_DATASET CONTENT:_
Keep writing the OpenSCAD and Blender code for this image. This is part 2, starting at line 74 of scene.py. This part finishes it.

* * *

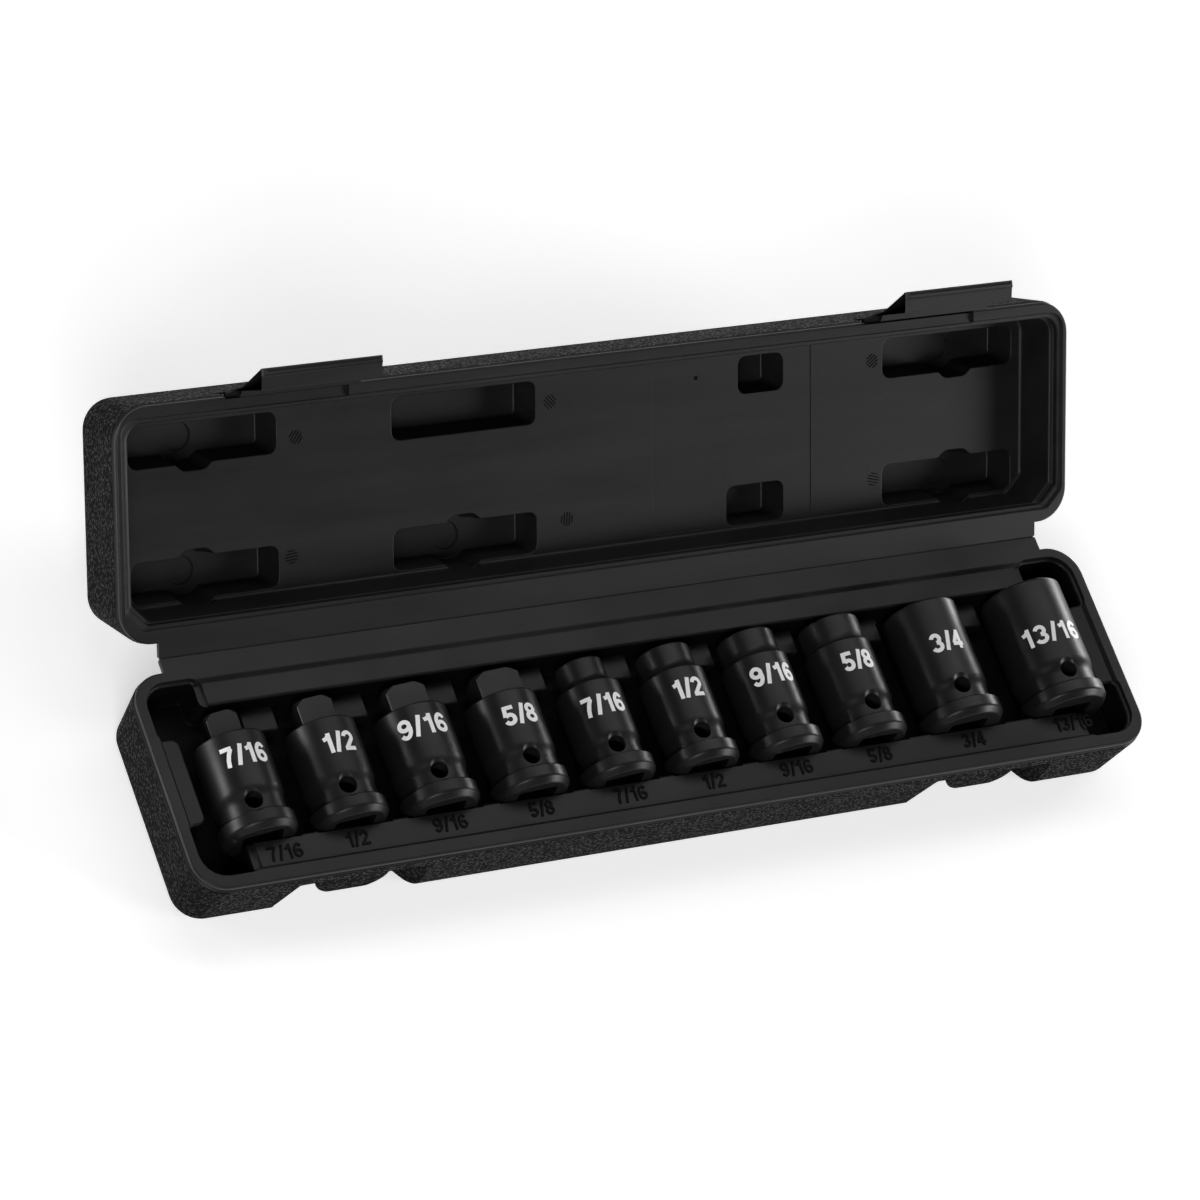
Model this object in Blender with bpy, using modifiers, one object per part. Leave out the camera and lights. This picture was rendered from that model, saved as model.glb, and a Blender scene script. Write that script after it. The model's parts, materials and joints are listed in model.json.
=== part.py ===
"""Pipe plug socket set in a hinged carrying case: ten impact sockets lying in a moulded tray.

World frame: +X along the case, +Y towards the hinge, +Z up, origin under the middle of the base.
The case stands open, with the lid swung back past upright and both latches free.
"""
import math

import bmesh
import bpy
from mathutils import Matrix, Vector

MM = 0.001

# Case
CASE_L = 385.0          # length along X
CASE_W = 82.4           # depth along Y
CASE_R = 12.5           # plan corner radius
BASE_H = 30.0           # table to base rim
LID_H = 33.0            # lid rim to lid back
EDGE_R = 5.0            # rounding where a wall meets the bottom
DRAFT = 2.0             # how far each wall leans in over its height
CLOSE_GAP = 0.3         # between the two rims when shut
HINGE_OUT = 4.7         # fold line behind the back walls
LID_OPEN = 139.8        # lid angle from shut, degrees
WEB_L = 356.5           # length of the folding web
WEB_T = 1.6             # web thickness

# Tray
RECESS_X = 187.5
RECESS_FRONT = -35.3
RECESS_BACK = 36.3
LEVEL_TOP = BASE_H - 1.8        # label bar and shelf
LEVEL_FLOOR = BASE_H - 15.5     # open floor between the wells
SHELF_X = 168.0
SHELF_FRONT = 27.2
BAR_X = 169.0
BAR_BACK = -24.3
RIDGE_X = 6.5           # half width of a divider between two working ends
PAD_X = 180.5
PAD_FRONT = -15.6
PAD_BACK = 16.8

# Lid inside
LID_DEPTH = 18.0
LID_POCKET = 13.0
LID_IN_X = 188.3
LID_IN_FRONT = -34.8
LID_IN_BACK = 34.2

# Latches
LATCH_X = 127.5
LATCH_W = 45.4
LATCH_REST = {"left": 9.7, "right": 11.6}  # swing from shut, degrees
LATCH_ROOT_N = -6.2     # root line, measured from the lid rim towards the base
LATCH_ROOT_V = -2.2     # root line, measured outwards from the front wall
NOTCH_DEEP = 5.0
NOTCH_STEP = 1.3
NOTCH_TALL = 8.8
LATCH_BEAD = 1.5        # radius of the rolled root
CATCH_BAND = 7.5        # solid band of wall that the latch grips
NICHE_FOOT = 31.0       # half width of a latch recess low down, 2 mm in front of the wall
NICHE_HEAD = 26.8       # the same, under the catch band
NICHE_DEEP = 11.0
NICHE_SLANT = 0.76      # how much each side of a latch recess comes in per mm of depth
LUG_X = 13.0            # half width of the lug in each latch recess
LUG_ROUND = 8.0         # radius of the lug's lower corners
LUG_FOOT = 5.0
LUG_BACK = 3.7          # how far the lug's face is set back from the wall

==

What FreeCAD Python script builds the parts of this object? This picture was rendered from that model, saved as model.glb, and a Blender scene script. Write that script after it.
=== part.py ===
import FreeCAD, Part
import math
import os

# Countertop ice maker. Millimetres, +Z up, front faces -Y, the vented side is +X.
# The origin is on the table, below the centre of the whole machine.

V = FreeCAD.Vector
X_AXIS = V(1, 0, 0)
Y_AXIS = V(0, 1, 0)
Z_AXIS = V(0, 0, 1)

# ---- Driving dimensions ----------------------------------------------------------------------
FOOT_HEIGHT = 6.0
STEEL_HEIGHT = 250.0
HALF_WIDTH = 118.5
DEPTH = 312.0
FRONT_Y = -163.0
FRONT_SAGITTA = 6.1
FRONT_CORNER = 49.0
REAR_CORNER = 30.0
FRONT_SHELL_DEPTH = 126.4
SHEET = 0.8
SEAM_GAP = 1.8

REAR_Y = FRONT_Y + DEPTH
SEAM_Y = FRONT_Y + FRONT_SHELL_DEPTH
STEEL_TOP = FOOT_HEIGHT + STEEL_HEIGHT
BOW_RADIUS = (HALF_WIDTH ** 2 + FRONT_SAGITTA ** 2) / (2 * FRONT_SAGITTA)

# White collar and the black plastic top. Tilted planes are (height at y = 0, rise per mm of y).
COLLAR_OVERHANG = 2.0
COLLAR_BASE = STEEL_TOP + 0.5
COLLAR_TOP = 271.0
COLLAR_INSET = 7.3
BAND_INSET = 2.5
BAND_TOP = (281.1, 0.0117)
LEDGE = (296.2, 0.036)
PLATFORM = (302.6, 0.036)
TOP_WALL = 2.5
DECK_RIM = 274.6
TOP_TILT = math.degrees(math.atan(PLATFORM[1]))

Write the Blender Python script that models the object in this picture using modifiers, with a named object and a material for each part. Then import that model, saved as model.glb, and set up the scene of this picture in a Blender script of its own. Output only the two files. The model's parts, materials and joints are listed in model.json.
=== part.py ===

_SET EXERCISE:_ Starting at the line that contains "What FreeCAD Python", repeat each line exactly, and stop after the line that contains "SEAM_GAP = 1.8".

_EXERCISE RESPONSE:_
What FreeCAD Python script builds the parts of this object? This picture was rendered from that model, saved as model.glb, and a Blender scene script. Write that script after it.
=== part.py ===
import FreeCAD, Part
import math
import os

# Countertop ice maker. Millimetres, +Z up, front faces -Y, the vented side is +X.
# The origin is on the table, below the centre of the whole machine.

V = FreeCAD.Vector
X_AXIS = V(1, 0, 0)
Y_AXIS = V(0, 1, 0)
Z_AXIS = V(0, 0, 1)

# ---- Driving dimensions ----------------------------------------------------------------------
FOOT_HEIGHT = 6.0
STEEL_HEIGHT = 250.0
HALF_WIDTH = 118.5
DEPTH = 312.0
FRONT_Y = -163.0
FRONT_SAGITTA = 6.1
FRONT_CORNER = 49.0
REAR_CORNER = 30.0
FRONT_SHELL_DEPTH = 126.4
SHEET = 0.8
SEAM_GAP = 1.8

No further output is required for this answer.